Of course, as MacCormick is quick to point out, regulating life by subjecting human behaviour to the governance of rules has its advantages, for once a particular interpretation has been assigned in a particular case they become applicable across a range of contexts. Nonetheless, as we have seen, with generalisations it is difficult to properly account for particular circumstances or experiences. Propositional statements have reference to purposes and motives that cannot be articulated propositionally. Moreover, because the propositional form makes time redundant this often results in paradoxes. In these ways, the propositional structure and form on which ITL is made to depend may be considered to be limited.

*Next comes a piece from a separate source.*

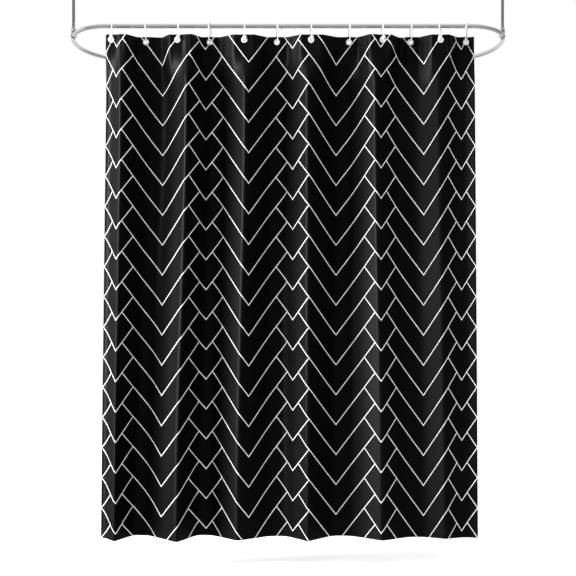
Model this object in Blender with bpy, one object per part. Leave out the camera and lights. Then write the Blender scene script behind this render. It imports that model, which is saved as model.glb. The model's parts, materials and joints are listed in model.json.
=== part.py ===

Just so, it is in order to address these limitations that the complementary capabilities of a narrative approach ought to be considered. The main point is to ask in what ways, if at all, a narrative approach may be thought to act in tandem with the sort of approach suggested by ITL so as to address the complexity deficit highlighted above; that is, in what ways may a narrative mode be considered to complement rather than to conflict with the mode of thinking engaged in ITL? MacCormick describes his model of legal reasoning as utilising the following method: universalisability; consequences; coherence and consistency. Here, the aim is to demonstrate the usefulness of the narrative approach as a necessary supplement, or corrective, to counter the perceived shortcomings of ITL. In other words, to ask how we may ally to those methodological features of MacCormick’s approach, the following features characteristic of a narrative mode that MacCormick’s approach seems to preclude: contextuality and reflexivity; the articulation of purpose and motive; sensitivity to the temporal aspect.